Cut and invest to promote economic  growth and keep America competitive. We should cut red tape and unproductive  government spending that hinders job creation and growth. At the same time, we  must invest in education, infrastructure, and high-value research and  development to help our economy grow, keep us globally competitive, and make it  easier for businesses to create jobs.”

The report outlines how discretionary  spending reductions totaling more than $50 billion “in immediate cuts” and $200  billion “in illustrative 2015 savings” could be made and enforced.  “Every aspect of the discretionary budget  must be scrutinized, no agency can be off limits, and no program that spends  too much or achieves too little can be spared,” the report states.  Discretionary spending in FY 2012 would be  equal to or lower than FY 2011 spending.   Total discretionary FY 2013 spending, in inflation-adjusted dollars, would  equal FY 2008 levels.   “This path would require  serious belt-tightening,” the report cautions, and would be applied to both  security and non-security programs.  “One  of the Commission’s guiding principles is that everything must be on the table.” 
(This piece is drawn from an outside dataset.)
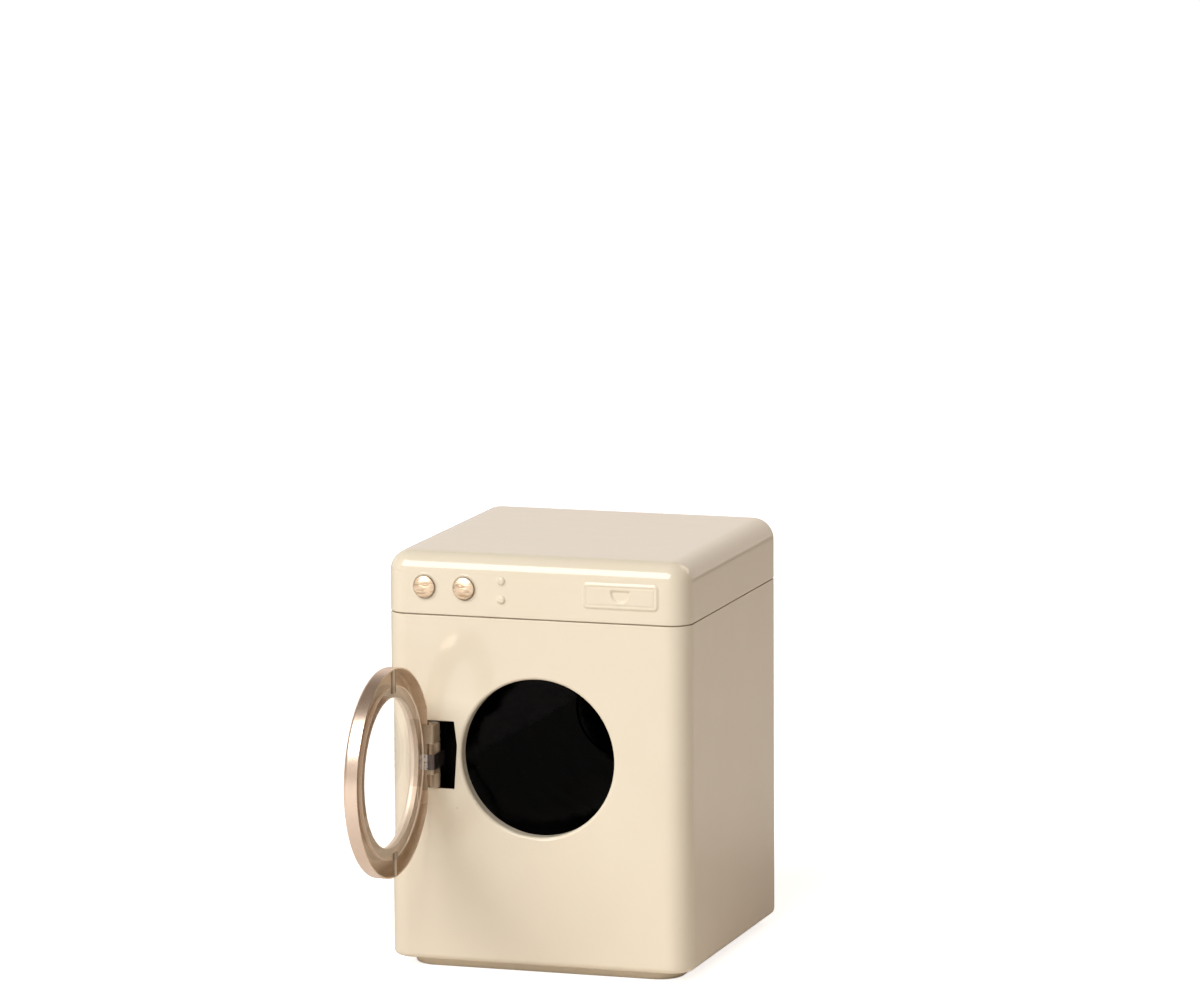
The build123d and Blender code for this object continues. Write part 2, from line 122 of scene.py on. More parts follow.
def size(label, about, default):
    """A length that a user may change, in metres."""
    return offset(label, about, default, min=0)


def power(label, about, default):
    """Power of a lamp, in watts."""
    return FloatProperty(name=label, description=about, default=default, min=0, unit="POWER")


def share(label, about, default):
    """A plain number from 0 to 1."""
    return FloatProperty(name=label, description=about, default=default, min=0, max=1, subtype="FACTOR")


def colour(label, about, default):
    """A linear colour."""
    return FloatVectorProperty(
        name=label, description=about, default=default, min=0, max=1, size=3, subtype="COLOR"
    )


class EnamelSettings(bpy.types.PropertyGroup):
    """Cream enamel of the cabinet, the lid and the plinth"""

    cream: colour("Cream", "Colour of the enamel", (0.890, 0.792, 0.620))
    cream_shade: colour("Shade", "Colour where the enamel is thinner or stained", (0.820, 0.680, 0.480))
    grime: colour("Grime", "Colour of the dirt that stays in folds", (0.330, 0.230, 0.140))
    # Painted shade: this colour darkens the gap under the lid, where shade falls.
    seam_painted_shade: colour("Seam grime", "Colour of the dirt in the gap under the lid", (0.560, 0.425, 0.295))
    gloss: share("Roughness", "Roughness of the clean enamel", 0.09)
    black: colour("Drum black", "Colour of the drum's enamel", (0.006, 0.005, 0.005))


class LidSettings(bpy.types.PropertyGroup):
    """Pressings of the lid's front skirt"""

    drawer_x: offset("Drawer place", "Drawer's middle from the lid's middle", 26.9 * MM)
    drawer_w: size("Drawer width", "Width of the raised drawer", 23.2 * MM)
    drawer_h: size("Drawer height", "Height of the raised drawer", 7.5 * MM)
    drawer_r: size("Drawer corner", "Radius of the drawer's corners", 1.3 * MM)
    drawer_drop: size("Drawer drop", "Drawer's middle below the top of the lid", 10.55 * MM)
    drawer_raise: size("Drawer raise", "How far the drawer stands out", 0.42 * MM)
    press_edge: size("Pressed edge", "Width of the slope round a pressing", 0.85 * MM)
    groove_depth: size("Groove depth", "Depth of the groove just inside the drawer's edge", 0.14 * MM)
    groove_in: size("Groove inset", "Middle of the groove inside the drawer's edge", 1.0 * MM)
    grip_w: size("Grip width", "Width of the half-moon grip", 5.8 * MM)
    grip_h: size("Grip height", "Height of the half-moon grip", 3.6 * MM)
    grip_depth: size("Grip depth", "Depth of the half-moon grip", 0.6 * MM)
    light_x: offset("Lights' place", "Middle of the lights from the lid's middle", -10.5 * MM)
    light_drop: size("Lights' drop", "Middle of the lights below the top of the lid", 10.3 * MM)
    light_pitch: size("Lights' pitch", "Distance between the two lights", 5.7 * MM)
    light_r: size("Light radius", "Radius of each light's dome", 1.35 * MM)
    light_raise: size("Light raise", "Height of each light's dome", 0.75 * MM)
    seat_r: size("Seat radius", "Middle radius of the bead round a knob", 3.85 * MM)
    seat_raise: size("Seat raise", "Height of the bead round a knob", 0.14 * MM)
    hem_r: size("Hem radius", "Rounding of the lid's bottom edge", 0.2 * MM)


class PlatingSettings(bpy.types.PropertyGroup):
    """Champagne plating of the door, the hinge and the knobs"""

    champagne: colour("Champagne", "Colour of the door's plating", (0.800, 0.640, 0.520))
    satin: colour("Satin", "Colour of the dull plating inside the door", (0.600, 0.465, 0.340))
    # Painted light: this colour is lighter than the satin to offset the shade deep in the channel.
    channel: colour("Channel", "Colour of the dull plating deep in the door's channel", (0.800, 0.640, 0.470))
    # Painted highlight: this paler colour stands in for the light caught on the hole's lip.
    lip: colour("Lip", "Colour of the window hole's lip", (0.900, 0.740, 0.600))
    # Painted shade: this near-black colour darkens the folds of the door's tabs.
    fold: colour("Fold", "Colour of the dirt in the folds of the door's tabs", (0.050, 0.032, 0.022))
    hinge_satin: colour("Hinge satin", "Colour of the dull plating of the hinge", (0.480, 0.370, 0.260))
    golden: colour("Golden", "Colour of the knobs' plating", (0.860, 0.700, 0.515))
    tarnish: colour("Tarnish", "Colour of the plating where it has dulled", (0.480, 0.340, 0.220))
    steel: colour("Steel", "Colour of bare steel", (0.560, 0.550, 0.540))
    dark_steel: colour("Dark steel", "Colour of the strap", (0.100, 0.085, 0.082))
    brass: colour("Brass", "Colour of the bush", (0.640, 0.430, 0.150))
    hammer_depth: size("Hammer depth", "Depth of the hammered marks on the knobs", 0.07 * MM)


class StudioSettings(bpy.types.PropertyGroup):
    """Floor, lights and camera"""

    floor: colour("Floor", "Colour of the floor", (0.93, 0.87, 0.82))
    ambient: share("Ambient", "Level of the even light from all round", 0.09)
    key: power("Key", "Power of the large soft light", 54.5)
    fill: power("Fill", "Power of the small light on the side", 1.3)


class WasherSettings(bpy.types.PropertyGroup):
    """All settings of the toy washing machine"""

    enamel: PointerProperty(type=EnamelSettings)
    lid: PointerProperty(type=LidSettings)
    plating: PointerProperty(type=PlatingSettings)
    studio: PointerProperty(type=StudioSettings)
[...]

In the same section on “Discretionary  Spending Cuts, the Commission describes its recommendation to “increase  high-priority investment” as follows:


“The Commission recommends creating a  new, bipartisan Cut-and-Invest Committee to be charged each year with  identifying 2 percent of the discretionary budget that should be cut and  identifying how to redirect half of that savings, or 1 percent, into high-value  investment. Over the next decade, the Cut-and-Invest Committee will be expected  to recommend more than $200 billion in discretionary cuts, freeing up $100  billion for high-priority investments America will need to remain competitive,  such as increasing college graduation rates, leveraging private capital through  an infrastructure bank, and expanding high-value research and development in  energy and other critical areas.”
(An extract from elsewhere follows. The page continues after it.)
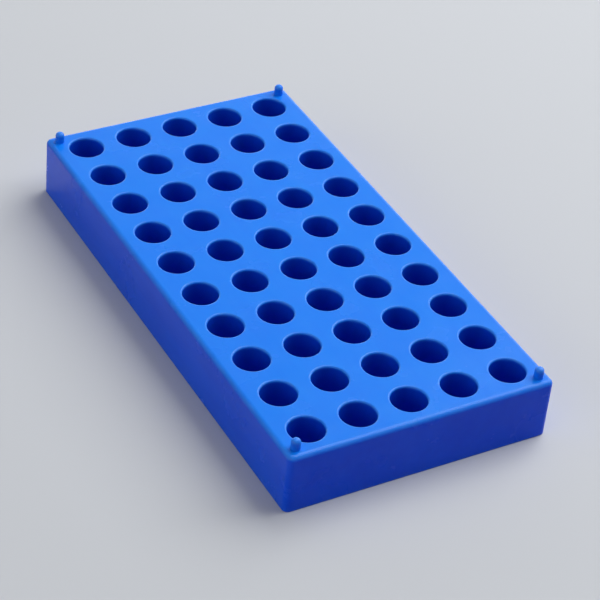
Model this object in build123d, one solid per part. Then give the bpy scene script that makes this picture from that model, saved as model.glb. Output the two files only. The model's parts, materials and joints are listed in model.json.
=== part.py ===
from build123d import *
import os

# A microcentrifuge tube rack, injection-moulded in one piece. A flat top plate carries a grid
# of blind cups that hang inside a straight skirt. The skirt is open underneath, and a small
# round-topped peg near each corner of the plate locates the skirt of a rack stacked above.
# Frame: origin at the centre of the base, X across the rack, Y along it, Z up. All in mm.

# The grid of wells
COLUMNS = 5
ROWS = 10
WELL_PITCH = 17.35
BORE_DIAMETER = 11.5
RIM_ROUND = 0.6

# The plate around the grid, from the bore of an outer well to the edge of the plate
SIDE_LAND = 5.05
END_LAND = 4.4
PLATE_THICKNESS = 1.8
RACK_HEIGHT = 21.0
CORNER_RADIUS = 2.0
EDGE_ROUND = 1.6

# Walls of the moulding
SKIRT_WALL = 1.5
SKIRT_FOOT_ROUND = 0.3
CUP_WALL = 1.1
CUP_FLOOR = 1.3
CUP_FOOT_ROUND = 0.8

# Stacking pegs
PEG_DIAMETER = 3.0
PEG_HEIGHT = 3.7
PEG_TIP_ROUND = 1.3
PEG_TO_SKIRT_CLEARANCE = 0.8
PEG_HEADROOM = 0.5

# Sizes that follow from the ones above
RACK_WIDTH = (COLUMNS - 1) * WELL_PITCH + BORE_DIAMETER + 2 * SIDE_LAND
RACK_LENGTH = (ROWS - 1) * WELL_PITCH + BORE_DIAMETER + 2 * END_LAND
CUP_DIAMETER = BORE_DIAMETER + 2 * CUP_WALL
CUP_FOOT_Z = PEG_HEIGHT + PEG_HEADROOM
WELL_FLOOR_Z = CUP_FOOT_Z + CUP_FLOOR
PLATE_UNDERSIDE_Z = RACK_HEIGHT - PLATE_THICKNESS
INNER_CORNER_RADIUS = CORNER_RADIUS - SKIRT_WALL
PEG_INSET = SKIRT_WALL + PEG_TO_SKIRT_CLEARANCE + PEG_DIAMETER / 2


def well_places(z):
    """The centre of every well, at height z."""
    return Pos(0, 0, z) * GridLocations(WELL_PITCH, WELL_PITCH, COLUMNS, ROWS)


def rounded_block(width, length, corner_radius, z_low, z_high):
    """A block centred on the Z axis with rounded upright corners."""
    outline = RectangleRounded(width, length, corner_radius)
    return Pos(0, 0, z_low) * extrude(outline, z_high - z_low)


def shell():
    """The top plate and the skirt, hollow and open underneath."""
    block = rounded_block(RACK_WIDTH, RACK_LENGTH, CORNER_RADIUS, 0, RACK_HEIGHT)
    top_edges = block.faces().sort_by(Axis.Z)[-1].edges()
    block = fillet(top_edges, EDGE_ROUND)
    hollow = rounded_block(
        RACK_WIDTH - 2 * SKIRT_WALL,
        RACK_LENGTH - 2 * SKIRT_WALL,
        INNER_CORNER_RADIUS,
        0,
        PLATE_UNDERSIDE_Z,
    )
    body = block - hollow
    foot_edges = body.faces().sort_by(Axis.Z)[0].edges()
    return fillet(foot_edges, SKIRT_FOOT_ROUND)


def cup():
    """The outside of one cup, from its rounded foot up into the plate."""
    height = PLATE_UNDERSIDE_Z + PLATE_THICKNESS / 2 - CUP_FOOT_Z
    body = Pos(0, 0, height / 2) * Cylinder(CUP_DIAMETER / 2, height)
    foot_edge = body.edges().sort_by(Axis.Z)[0]
    return fillet(foot_edge, CUP_FOOT_ROUND)


def bore():
    """The inside of one well, from its flat floor up to the top of the plate."""
    depth = RACK_HEIGHT - WELL_FLOOR_Z
    return Pos(0, 0, depth / 2) * Cylinder(BORE_DIAMETER / 2, depth)


def peg():
    """One stacking peg with a rounded tip."""
    body = Pos(0, 0, PEG_HEIGHT / 2) * Cylinder(PEG_DIAMETER / 2, PEG_HEIGHT)
    tip_edge = body.edges().sort_by(Axis.Z)[-1]
    return fillet(tip_edge, PEG_TIP_ROUND)


def tube_rack():
    """The whole moulding as one solid."""
    body = shell() + [place * cup() for place in well_places(CUP_FOOT_Z)]
    body -= [place * bore() for place in well_places(WELL_FLOOR_Z)]
    rims = [
        edge
        for edge in body.edges().filter_by(GeomType.CIRCLE)
        if abs(edge.center(CenterOf.GEOMETRY).Z - RACK_HEIGHT) < 1e-6
        and abs(edge.radius - BORE_DIAMETER / 2) < 1e-6
    ]
    body = fillet(rims, RIM_ROUND)
    peg_places = Pos(0, 0, RACK_HEIGHT) * GridLocations(
        RACK_WIDTH - 2 * PEG_INSET, RACK_LENGTH - 2 * PEG_INSET, 2, 2
    )
    return body + [place * peg() for place in peg_places]


os.makedirs("parts", exist_ok=True)
export_step(tube_rack(), "parts/tube_rack.step")
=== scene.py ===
import bpy
import bmesh
import json
import math
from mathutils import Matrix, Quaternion, Vector


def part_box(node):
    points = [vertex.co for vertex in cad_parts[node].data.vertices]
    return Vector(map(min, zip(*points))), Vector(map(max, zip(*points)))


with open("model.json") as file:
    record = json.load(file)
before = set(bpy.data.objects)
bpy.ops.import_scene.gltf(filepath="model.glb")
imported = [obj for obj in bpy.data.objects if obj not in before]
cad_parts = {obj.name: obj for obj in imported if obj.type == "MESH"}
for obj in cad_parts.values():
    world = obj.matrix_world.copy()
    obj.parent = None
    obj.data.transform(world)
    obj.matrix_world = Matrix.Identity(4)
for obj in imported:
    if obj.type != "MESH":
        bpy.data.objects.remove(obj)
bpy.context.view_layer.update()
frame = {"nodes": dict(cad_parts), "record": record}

MM = 0.001

# The camera stands to the rack's front left, looks down on it and is tipped a little to one side.
CAMERA_AZIMUTH = math.radians(-31.24)
CAMERA_ELEVATION = math.radians(36.9)
CAMERA_ROLL = math.radians(5.92)
CAMERA_DISTANCE = 725 * MM
CAMERA_TARGET = Vector((0, 0, 10.5)) * MM
CAMERA_AIM_RIGHT = 5.3 * MM
CAMERA_AIM_DOWN = 6.8 * MM
CAMERA_LENS_MM = 135
CAMERA_NEAREST = 10 * MM

# Colours, as sRGB hex: the moulding and where its pigment lies denser, the plate's top painted
# paler as painted light, the wells painted darker as painted shade, what is rubbed and the peg
# tips' painted highlight, the floor to the eye, the light it sends up, and the room
RACK_BLUE = "#0762EC"
RACK_BLUE_DEEP = "#055AE4"
# A paler blue painted on the plate's top as if lit from above: painted light.
RACK_BLUE_PAINTED_LIT_TOP = "#107DED"
# A darker blue painted in the wells: painted shade.
RACK_BLUE_PAINTED_WELL_SHADE = "#0448CC"
# A paler blue for the rubbed lips, edges and foot, and painted on the peg tips as a painted
# highlight.
RACK_BLUE_WORN_AND_HIGHLIGHT = "#3F8BF0"
FLOOR_PALE = "#C4C7CC"
FLOOR_BOUNCE = "#1C42B0"
ROOM_PALE = "#F4F6F9"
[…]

This same recommendation criticizes the  “alarming proliferation of [duplicative] federal programs” that “results in  unnecessary deficit spending and crowds out important investments.”  Of note is the following reference to STEM  programs:

“For example, the government funds more  than 44 job training programs across nine different federal agencies, at least  20 programs at 12 agencies dedicated to the study of invasive species, and 105  programs meant to encourage participation in science, technology, education,  and math. Many of these programs cannot demonstrate to Congress or taxpayers  they are actually accomplishing their intended purpose. Programs without  demonstrable results costs taxpayers billions of dollars and fail those the  programs are intended to serve.”

Finally, a one page exhibit later in  the report entitled “Fostering an Economy Recovery” explains:  "A plan to reduce the deficit must  therefore promote economic growth and not undermine the economic recovery. Our  plan would accomplish these goals in at least four ways:"   In addition to “Reduce the deficit  gradually,” “Put in place a credible plan to stabilize the debt,” and “Consider  a temporary payroll tax holiday in FY 2011” is the following:

Implement pro-growth tax and spending  policies. In designing its proposal, the Commission made growth and  competitiveness a priority. For example, our discretionary plan maintains  important funding for education, infrastructure, and high-value R&D, and  establishes a Cut-and-Invest Committee to continue to reprioritize spending  toward investment. . . . ”

The Commission has eighteen members.  Fourteen affirmative votes were needed for  approval of the report, triggering a Senate vote on its recommendations.  Although only eleven members indicated their  support for the report, it is expected that many of the Commission’s recommendations  will be considered during the FY 2012 appropriations cycle.  While the Commission’s recommendation to expand  support for high-value R&D does not guarantee an outcome, the report puts research  on far more favorable grounds than many other government programs.